Apac catching up on incorporating ESG measures in executive compensation

WTW study finds 63% of companies in the region use at least one ESG metric

Listed companies in Asia Pacific are fast gaining ground on their global counterparts in incorporating ESG measures into executive compensation programmes, according to a study from WTW.

Based on companies that disclose information on the use of incentive metrics, European companies continue to rank first with 91% using at least one ESG metric in their incentive plans followed by US companies at 69% and Apac companies at 63%.

The study is based on the 188 companies out of the top 300 companies in the region that disclose the metrics they use in incentive plans.

Overall, short-term incentive plans are significantly more commonplace than long-term incentive plans when it comes to using ESG metrics. For Apac, those figures are 51% and 28% respectively.

The most widely used measures Apac companies use in incentive plans are social metrics at 47%, which include sub-categories such as people and HR, diversity and inclusion as well as health and safety.

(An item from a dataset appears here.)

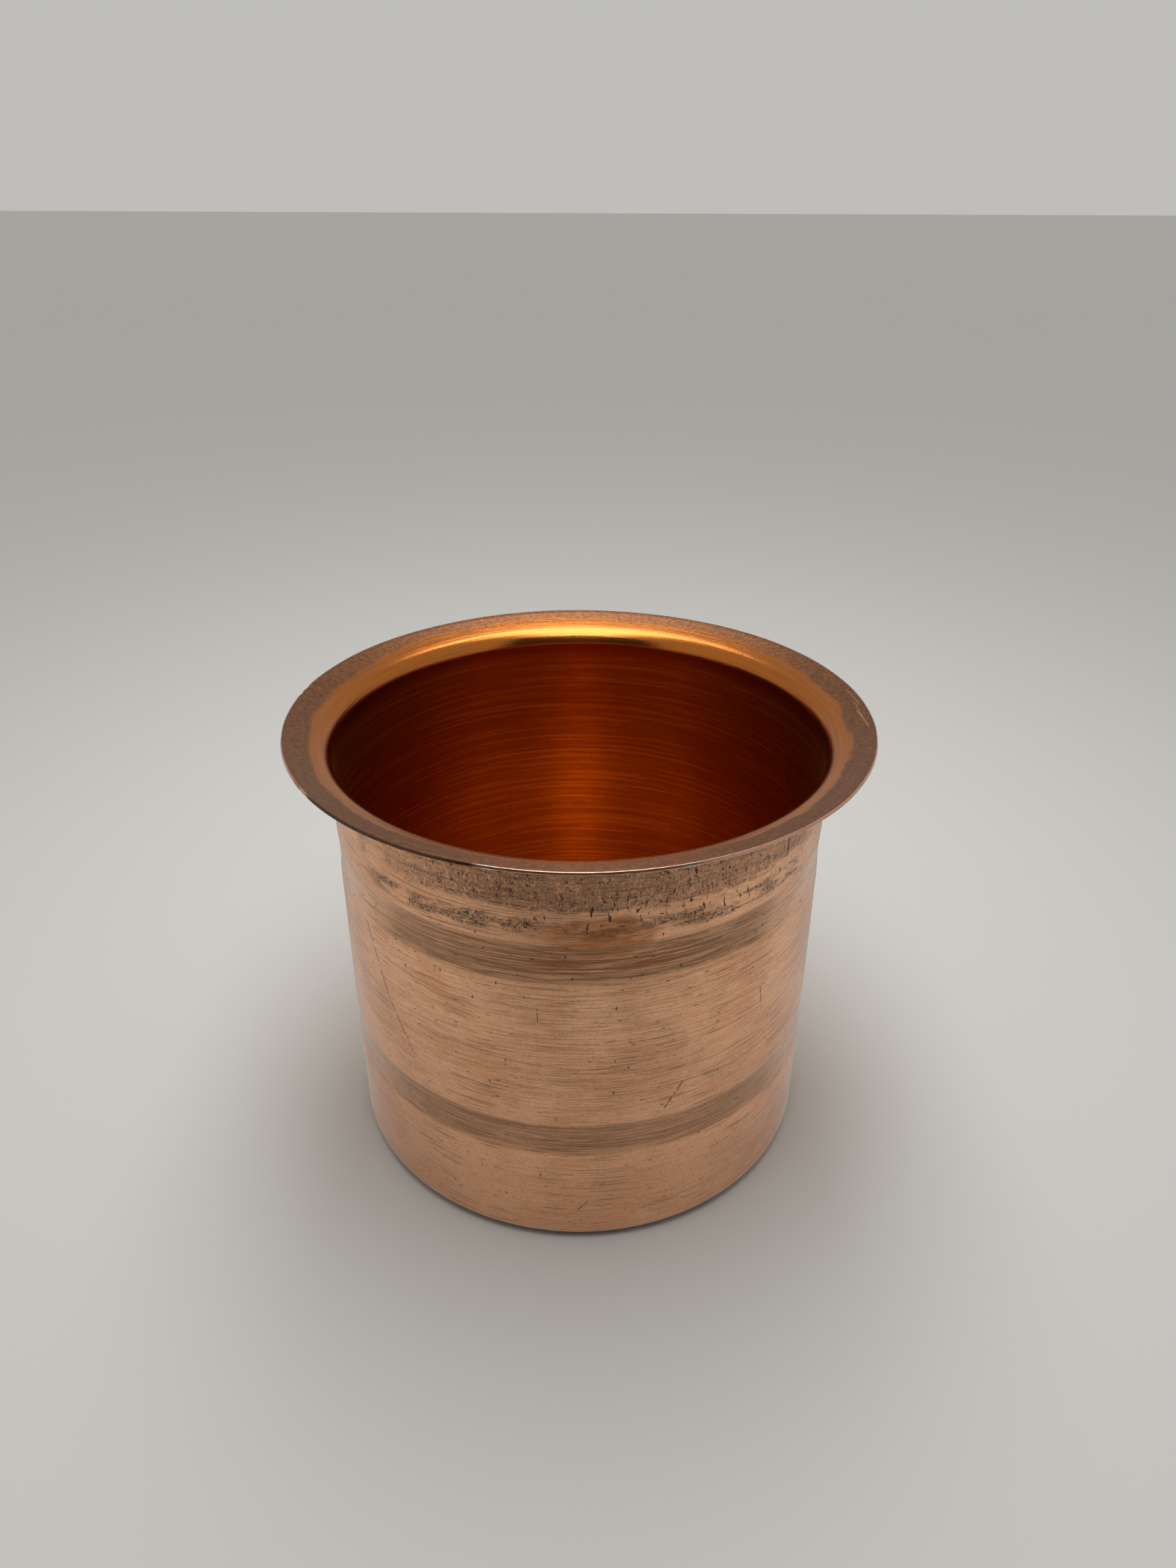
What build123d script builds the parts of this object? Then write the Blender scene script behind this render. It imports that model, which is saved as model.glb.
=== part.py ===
from build123d import *
import os
from math import cos, radians, tan

# A straight-sided copper cup, spun from one disc of sheet: a flat base that is dished up in the
# middle, a rounded corner, an upright wall with two shallow rolled bands, and a flared rim that is
# left as a plain sheared edge. Its origin is the middle of the base on the surface it stands on,
# and +Z runs up its axis. All sizes are in millimetres and degrees.

# The whole cup
height = 61.2
rim_radius = 38.0
sheet = 0.4

# The base: a flat resting ring around a shallow dish
dish_radius = 25.0
dish_rise = 0.5
ring_radius = 27.5
dish_bend = 6.0
corner_bend = 2.25

# The wall, which steps in a little near its foot
wall_radius = 32.35
foot_set_in = 0.15
foot_step_low = 9.5
foot_step_high = 11.2
step_bend = 4.0

# The rolled bands, each given by the heights of its lower and upper edges
bands = [(15.4, 20.3), (42.6, 47.6)]
band_depth = 0.15
band_edge = 0.5
band_bend = 3.0

# The flared rim, whose flange rises outwards
flange_slope = 18.0
neck_bend = 2.1

# The underside of the flange, traced back from its sheared edge to the line of the wall
edge_height = height - sheet * cos(radians(flange_slope))
neck_height = edge_height - (rim_radius - wall_radius) * tan(radians(flange_slope))

# The outer face of the sheet, from the axis out under the base and up the wall
outer_face = [
    (0, dish_rise),
    (dish_radius, dish_rise),
    (ring_radius, 0),
    (wall_radius - foot_set_in, 0),
    (wall_radius - foot_set_in, foot_step_low),
    (wall_radius, foot_step_high),
]
bends = [dish_bend, dish_bend, corner_bend, step_bend, step_bend]
for band_low, band_high in bands:
    outer_face += [
        (wall_radius, band_low - band_edge),
        (wall_radius - band_depth, band_low + band_edge),
        (wall_radius - band_depth, band_high - band_edge),
        (wall_radius, band_high + band_edge),
    ]
    bends += [band_bend] * 4
outer_face += [(wall_radius, neck_height), (rim_radius, edge_height)]
bends += [neck_bend]

with BuildPart() as copper_cup:
    with BuildSketch(Plane.XZ):
        with BuildLine():
            FilletPolyline(*outer_face, radius=bends)
            offset(amount=sheet, side=Side.LEFT)
        make_face()
    revolve(axis=Axis.Z)

copper_cup.part.label = "copper_cup"

os.makedirs("parts", exist_ok=True)
export_step(copper_cup.part, "parts/copper_cup.step")

size = copper_cup.part.bounding_box().size
print(f"cup {size.X:.2f} x {size.Y:.2f} x {size.Z:.2f} mm, copper {copper_cup.part.volume:.0f} mm3")
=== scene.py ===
import math
import bmesh
import bpy
from mathutils import Matrix, Vector, noise


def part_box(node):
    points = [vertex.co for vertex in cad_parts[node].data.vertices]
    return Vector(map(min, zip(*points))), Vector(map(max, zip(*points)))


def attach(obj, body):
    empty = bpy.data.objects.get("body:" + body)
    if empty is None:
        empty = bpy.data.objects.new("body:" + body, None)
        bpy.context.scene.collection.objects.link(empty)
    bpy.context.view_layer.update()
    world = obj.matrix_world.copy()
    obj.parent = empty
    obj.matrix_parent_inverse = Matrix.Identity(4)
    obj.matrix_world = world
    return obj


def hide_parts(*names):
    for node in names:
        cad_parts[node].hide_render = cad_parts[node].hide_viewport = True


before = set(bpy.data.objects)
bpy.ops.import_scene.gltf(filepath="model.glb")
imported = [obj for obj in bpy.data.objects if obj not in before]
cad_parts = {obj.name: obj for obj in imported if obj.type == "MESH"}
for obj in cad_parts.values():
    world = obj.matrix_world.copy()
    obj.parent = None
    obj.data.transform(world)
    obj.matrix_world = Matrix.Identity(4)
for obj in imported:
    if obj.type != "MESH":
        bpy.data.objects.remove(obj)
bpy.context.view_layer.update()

# The cup. One disc of copper sheet is spun over a round chuck: the middle stays as the base, the
# sides are pressed up into an upright wall with two burnished bands, and the top is rolled out into
# a flange whose edge is left as it was sheared.

MM = 0.001
RIM_RADIUS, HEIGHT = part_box("copper_cup")[1].x / MM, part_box("copper_cup")[1].z / MM
SHEET = 0.4
WALL_RADIUS = 32.35
FOOT_RADIUS = 32.2
FLANGE_RISE = math.tan(math.radians(18))
SECTORS = 360
ROW_PITCH = 0.9

# The outer face of the sheet from the axis outwards: radius, height, and the radius of the bend there.
EDGE_HEIGHT = HEIGHT - SHEET * math.cos(math.atan(FLANGE_RISE))
NECK_HEIGHT = EDGE_HEIGHT - (RIM_RADIUS - WALL_RADIUS) * FLANGE_RISE
outline = [
    (0, 0.5, 0),
    (25, 0.5, 6),
    (27.5, 0, 6),
    (FOOT_RADIUS, 0, 2.25),
    (FOOT_RADIUS, 9.5, 4),
    (WALL_RADIUS, 11.2, 4),
    (WALL_RADIUS, NECK_HEIGHT, 2.1),
    (RIM_RADIUS, EDGE_HEIGHT, 0),
]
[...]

Some 31% incorporate governance measures such as risk management and corporate social responsibility, while 28% of companies incorporate environmental measures such as climate change, carbon emissions reduction and responsible use of natural resources.

When breaking down the results by country, Australia is head and shoulders above the rest when it comes to incorporating ESG measures into compensation plans with 100% of those companies that disclose reporting doing so. This was followed by Singapore at 65% and Japan at 62%.

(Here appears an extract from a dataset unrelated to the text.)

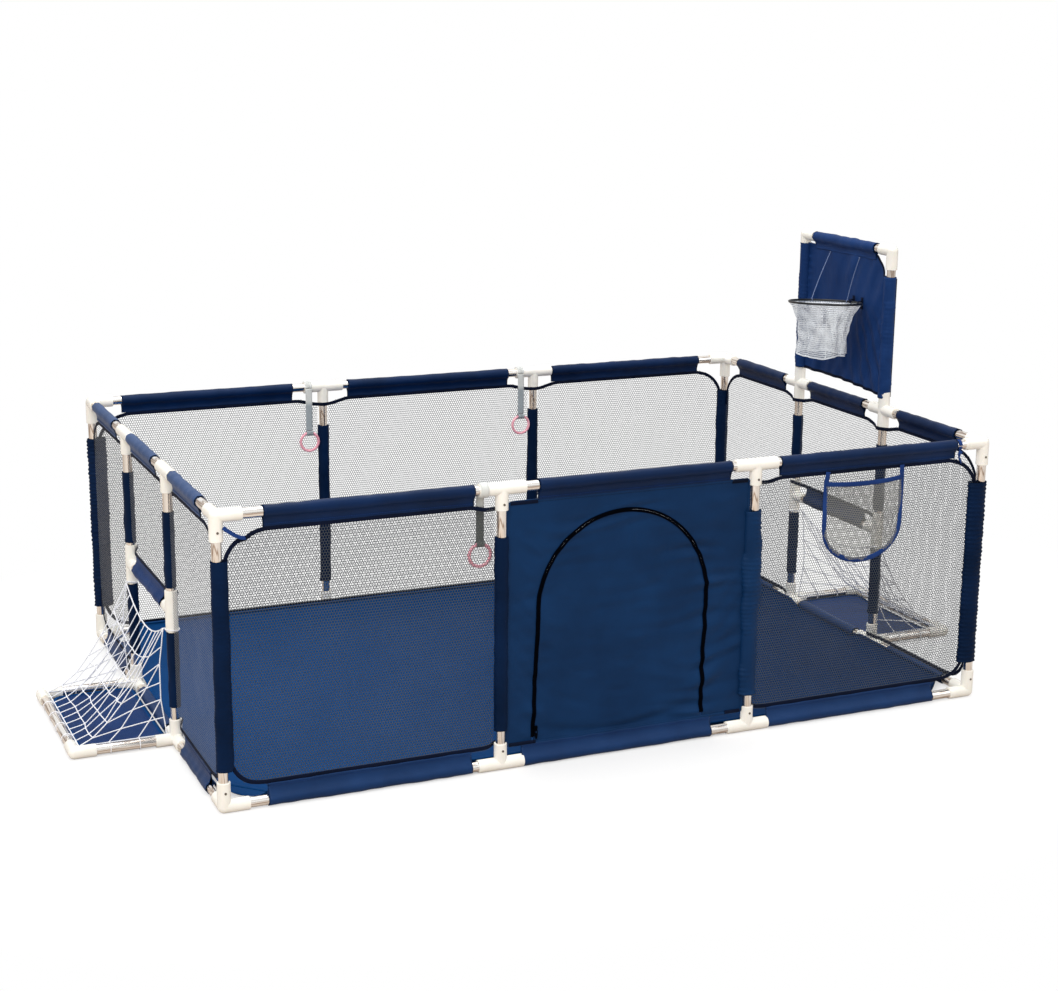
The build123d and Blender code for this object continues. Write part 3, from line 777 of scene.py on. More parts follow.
def netting_walls():
    """Netting and its binding in all four walls."""
    over_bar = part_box("crossbar_casings")[1].z + 1.5 * MM
    long_edges = [-HALF_X, -TEE_X, TEE_X, HALF_X]
    end_edges = [-HALF_Y, -GOAL_Y, GOAL_Y, HALF_Y]
    walls = (("netting_front", -1, long_wall, long_edges), ("netting_back", 1, long_wall, long_edges),
             ("netting_left", -1, end_wall, end_edges), ("netting_right", 1, end_wall, end_edges))
    for seed, (node, sign, wall, edges) in enumerate(walls):
        tape = Shape()
        face = (0, sign, 0) if wall is long_wall else (sign, 0, 0)
        for number, (a, b) in enumerate(zip(edges, edges[1:])):
            middle = number == 1
            if middle and node == "netting_front":
                continue
            low = over_bar if middle and wall is end_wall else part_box(node)[0].z
            left = number == 0
            right = number == 2
            top = TOP_CUT if node == "netting_front" else EVEN_CUT
            cuts = (LOW_CUT if left else TEE_CUT, LOW_CUT if right else TEE_CUT,
                    EVEN_CUT if right else TEE_DIP, top if left else TEE_DIP)
            outline = bay_outline(a + SIDE_GAP, b - SIDE_GAP, low, NET_TOP, cuts)
            sizes = np.cumsum([len(cut) for cut in cuts])
            bottom = outline[:sizes[1]]
            roof = outline[sizes[1]:]
            chains = []
            for chain, turn, inset in ((bottom, 1, 3 * MM), (roof[::-1], -1, -3 * MM)):
                chain = [(u, v + inset) for u, v in chain]
                first = (a, chain[0][1]) if not left else (chain[0][0], chain[0][1] + turn * EDGE_REACH)
                last = (b, chain[-1][1]) if not right else (chain[-1][0], chain[-1][1] + turn * EDGE_REACH)
                chains.append([first] + chain + [last])
            posts = [x for x, side in ((a, left), (b, right)) if not side]
            shape = Shape()
            netting_bay(shape, tape, outline, chains, lambda u, v, d: wall(u, v, d, sign), face,
                        seed * 7 + number, posts)
            make(shape, f"{node}_bay_{number + 1}", "wall_netting", node, slot="wall_netting", smooth=False)
        make(tape, node + "_binding", "binding")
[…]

“While APAC had a delayed start, we are seeing companies in the region pick up the pace in their ESG commitments, particularly in areas such as climate, human capital and DEI (diversity, equity and inclusion), as well as broader corporate governance measures,” said Shai Ganu, managing director and global practice leader, executive compensation and board advisory, WTW.

“The APAC region has seen an exponential surge in ESG integration and commitment in recent years, driven by tightening disclosure requirements from regulators. Pressure is clearly mounting for companies to establish an ESG agenda to remain competitive, relevant and aligned with the priorities of their stakeholders,” said Xujing Zhu, Asia and Australasia leader, executive compensation and board advisory, WTW.

“This makes the disclosure and incorporation of ESG metrics into executive incentive plans ever more important. Not only will it help to respond to the changing priorities of investors and create more accountability for executives towards the company’s ESG commitments, but in the long term, it can also be an effective way to impact business priorities and influence decision-making to take ESG into greater consideration.”